The acoustic benefit of textured plaster is most noticeable in mid and high frequencies — the range that includes human speech and music. This makes textured plaster effective at reducing the harshness and echo that make conversation difficult.
Wood Paneling
Acoustic rating: Moderate
Solid wood panels provide some acoustic benefit through vibration absorption — the wood panel vibrates microscopically in response to sound, converting some energy to heat. Panels mounted with an air gap behind them are more effective, as the gap acts as an additional absorption mechanism. The acoustic benefit increases with the size of the air gap.
Fabric and Upholstered Walls
Acoustic rating: Good to Excellent
Fabric-covered walls absorb sound extremely well, particularly when backed with acoustic absorber material. Thick, open-weave fabrics are more absorptive than thin, tight-weave fabrics. Upholstered walls create the quietest, most intimate room acoustics of any wall treatment.
Acoustic Panels
Acoustic rating: Excellent
Purpose-designed acoustic panels are the most effective acoustic wall treatment. They consist of absorptive core material (mineral wool, polyester fibre, or melamine foam) covered in decorative fabric or felt. Properly specified and placed, acoustic panels can transform a room's acoustic character from harsh and echoey to warm and clear.
Cork
Acoustic rating: Good
Cork's cellular structure makes it a natural sound absorber. Cork wall tiles and panels reduce reflections noticeably and add warmth to room acoustics. Cork is particularly effective at absorbing mid-frequency sound, making it good for improving speech clarity.
Room-by-Room Acoustic Priorities
Living Room
The living room needs balanced acoustics — lively enough for music and conversation, controlled enough that the television does not fight with kitchen sounds in an open plan.
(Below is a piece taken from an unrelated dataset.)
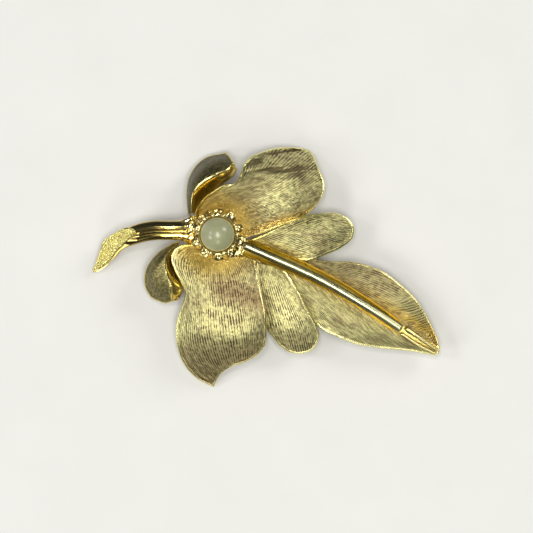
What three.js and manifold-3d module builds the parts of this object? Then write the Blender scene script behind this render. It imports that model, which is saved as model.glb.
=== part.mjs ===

Textured plaster (lime or clay) on the main walls, combined with soft furnishings and potentially acoustic panels behind the seating area, creates a comfortable balance.
Home Office
Video call quality depends heavily on room acoustics. Echo and reverberation make voices sound hollow and unprofessional. Acoustic panels on the wall behind the camera and the wall behind the speaker create the biggest improvement. Clay plaster on all walls provides a gentler but still meaningful improvement.
Bedroom
Quiet, warm acoustics promote restful sleep. Clay plaster on the headboard wall absorbs sound reflections that would otherwise bounce between the wall and your ears. Combined with heavy curtains and a soft headboard, clay plaster creates a quiet acoustic cocoon.
Dining Room
Conversation is the dining room's primary activity, and comfortable conversation requires controlled acoustics. Hard table surfaces and bare floors reflect sound upward; absorptive wall and ceiling treatments control these reflections. Textured plaster, wood paneling, or fabric panels on dining room walls noticeably improve the conversation experience.
Open-Plan Spaces
Open-plan living presents the biggest acoustic challenge because different activities (cooking, television, conversation, children playing) share the same acoustic space. Zoned wall treatments — more absorptive materials in quiet zones (living, working) and more reflective materials in active zones (kitchen) — help manage the acoustic complexity.
Practical Acoustic Solutions
The 60/40 Approach
For most rooms, aim for approximately 60% reflective surfaces and 40% absorptive surfaces. This creates a balanced acoustic environment — lively enough to feel natural, controlled enough to be comfortable. The 40% absorption can come from a combination of wall finishes, soft furnishings, curtains, and rugs.
Strategic Placement
Acoustic treatment is most effective when placed at the first reflection point — the spot on the wall where sound from the source (speakers, the person speaking) first bounces before reaching the listener. In a living room, this is typically the side walls at seated ear height. In a home office, this is the wall behind the screen and the wall behind the speaker.
The Ceiling Factor
Ceilings are the most underused acoustic surface. In rooms with problematic acoustics, treating the ceiling with acoustic plaster or suspended acoustic panels can be more effective than treating the walls, because the ceiling receives and reflects sound from every direction.
Combining Acoustics with Aesthetics
The best acoustic solutions are invisible — they improve the room's sound without advertising themselves. Textured plaster that happens to absorb sound. Wood panels that happen to reduce reflections. A beautiful fabric wall hanging that happens to be an acoustic absorber.
Modern acoustic products have evolved far beyond the grey foam panels of studio engineering. Fabric acoustic panels are available in virtually any colour and can be arranged as geometric installations, art-like compositions, or clean wall-to-wall coverings. Acoustic plasters are visually indistinguishable from standard decorative plasters. Cork wall coverings are available in sophisticated colours and patterns.
There is no longer any reason to choose between beautiful walls and comfortable acoustics. The materials and products available today deliver both — you simply need to know they exist and specify them intentionally.
When to Consult a Specialist
For most residential rooms, common-sense acoustic treatment (textured walls, soft furnishings, rugs, curtains) creates comfortable conditions. But for rooms with specific acoustic needs — dedicated home cinemas, music practice rooms, podcasting studios, or rooms with severe echo problems — an acoustic consultant can specify precisely targeted solutions that achieve optimal results.
The investment in acoustic comfort is one of the least visible and most impactful upgrades you can make to your home. You cannot photograph good acoustics, but you experience them every minute you spend in the room. Walls that sound good make every other aspect of the room feel better.